• _Exercise_:
Gather the lines that hold the string "bodies".
** BEGIN **
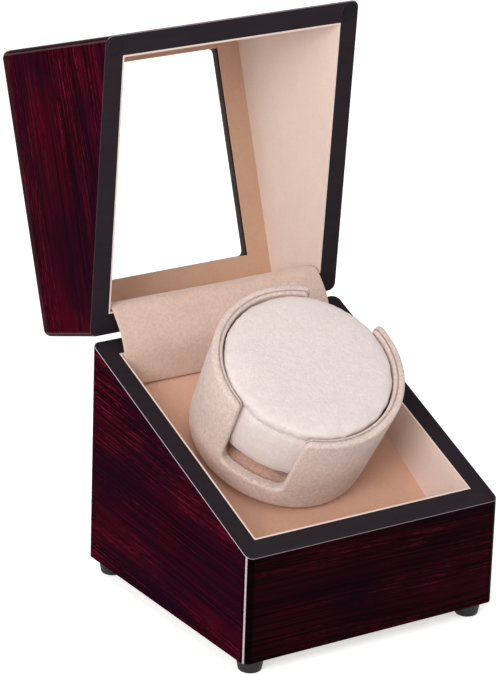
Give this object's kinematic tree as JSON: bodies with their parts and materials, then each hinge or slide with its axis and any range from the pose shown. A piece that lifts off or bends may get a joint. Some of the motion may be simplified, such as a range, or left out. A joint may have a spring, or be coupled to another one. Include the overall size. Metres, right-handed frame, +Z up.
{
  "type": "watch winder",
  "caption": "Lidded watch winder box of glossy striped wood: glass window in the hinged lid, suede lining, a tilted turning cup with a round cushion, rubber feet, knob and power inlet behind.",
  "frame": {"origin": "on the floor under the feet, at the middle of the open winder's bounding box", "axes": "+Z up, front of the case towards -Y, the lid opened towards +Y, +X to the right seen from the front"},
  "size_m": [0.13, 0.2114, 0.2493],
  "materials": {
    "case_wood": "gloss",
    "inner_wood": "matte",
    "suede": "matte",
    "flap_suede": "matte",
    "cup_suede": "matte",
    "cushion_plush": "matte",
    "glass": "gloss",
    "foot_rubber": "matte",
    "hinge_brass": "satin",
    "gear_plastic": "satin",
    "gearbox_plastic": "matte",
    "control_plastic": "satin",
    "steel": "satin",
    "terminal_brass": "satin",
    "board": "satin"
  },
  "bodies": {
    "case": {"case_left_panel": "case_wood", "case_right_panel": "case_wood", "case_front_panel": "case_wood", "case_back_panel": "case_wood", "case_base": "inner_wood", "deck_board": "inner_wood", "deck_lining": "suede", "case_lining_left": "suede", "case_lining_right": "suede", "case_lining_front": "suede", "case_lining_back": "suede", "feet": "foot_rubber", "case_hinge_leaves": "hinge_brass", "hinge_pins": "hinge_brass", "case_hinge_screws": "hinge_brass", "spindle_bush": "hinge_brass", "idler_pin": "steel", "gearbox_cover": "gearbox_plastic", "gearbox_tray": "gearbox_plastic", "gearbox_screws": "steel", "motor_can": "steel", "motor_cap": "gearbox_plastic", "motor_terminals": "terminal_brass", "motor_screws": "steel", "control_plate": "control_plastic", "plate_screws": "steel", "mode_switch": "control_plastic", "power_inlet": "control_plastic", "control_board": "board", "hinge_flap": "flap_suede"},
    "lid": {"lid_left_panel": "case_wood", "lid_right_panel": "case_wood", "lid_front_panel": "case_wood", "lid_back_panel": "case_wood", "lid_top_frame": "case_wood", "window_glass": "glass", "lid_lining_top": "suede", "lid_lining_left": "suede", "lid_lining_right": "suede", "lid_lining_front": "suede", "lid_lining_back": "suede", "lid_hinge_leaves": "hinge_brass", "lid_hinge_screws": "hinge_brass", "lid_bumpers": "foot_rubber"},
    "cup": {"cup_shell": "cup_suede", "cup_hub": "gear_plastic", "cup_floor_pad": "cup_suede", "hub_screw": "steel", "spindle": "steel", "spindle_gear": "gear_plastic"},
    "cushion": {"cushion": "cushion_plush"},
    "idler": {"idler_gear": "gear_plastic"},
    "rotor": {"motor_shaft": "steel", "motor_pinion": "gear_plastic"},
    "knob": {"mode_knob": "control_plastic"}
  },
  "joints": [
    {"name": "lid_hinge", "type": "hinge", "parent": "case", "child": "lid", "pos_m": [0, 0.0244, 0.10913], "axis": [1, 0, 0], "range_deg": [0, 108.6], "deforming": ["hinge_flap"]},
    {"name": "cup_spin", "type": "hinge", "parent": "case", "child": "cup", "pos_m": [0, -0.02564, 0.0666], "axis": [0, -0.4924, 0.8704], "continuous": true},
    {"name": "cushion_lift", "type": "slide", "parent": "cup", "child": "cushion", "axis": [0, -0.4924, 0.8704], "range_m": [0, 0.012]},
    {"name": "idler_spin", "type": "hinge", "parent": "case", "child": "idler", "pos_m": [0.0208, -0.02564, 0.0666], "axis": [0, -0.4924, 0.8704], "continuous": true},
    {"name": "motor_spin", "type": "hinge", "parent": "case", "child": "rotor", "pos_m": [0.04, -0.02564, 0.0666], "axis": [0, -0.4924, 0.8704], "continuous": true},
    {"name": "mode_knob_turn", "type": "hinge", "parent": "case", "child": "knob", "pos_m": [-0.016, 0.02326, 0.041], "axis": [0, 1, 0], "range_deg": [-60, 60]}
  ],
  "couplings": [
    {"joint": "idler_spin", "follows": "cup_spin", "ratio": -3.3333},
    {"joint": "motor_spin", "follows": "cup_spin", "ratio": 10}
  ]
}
** END **
• _Answer to the exercise_:
Give this object's kinematic tree as JSON: bodies with their parts and materials, then each hinge or slide with its axis and any range from the pose shown. A piece that lifts off or bends may get a joint. Some of the motion may be simplified, such as a range, or left out. A joint may have a spring, or be coupled to another one. Include the overall size. Metres, right-handed frame, +Z up.
  "bodies": {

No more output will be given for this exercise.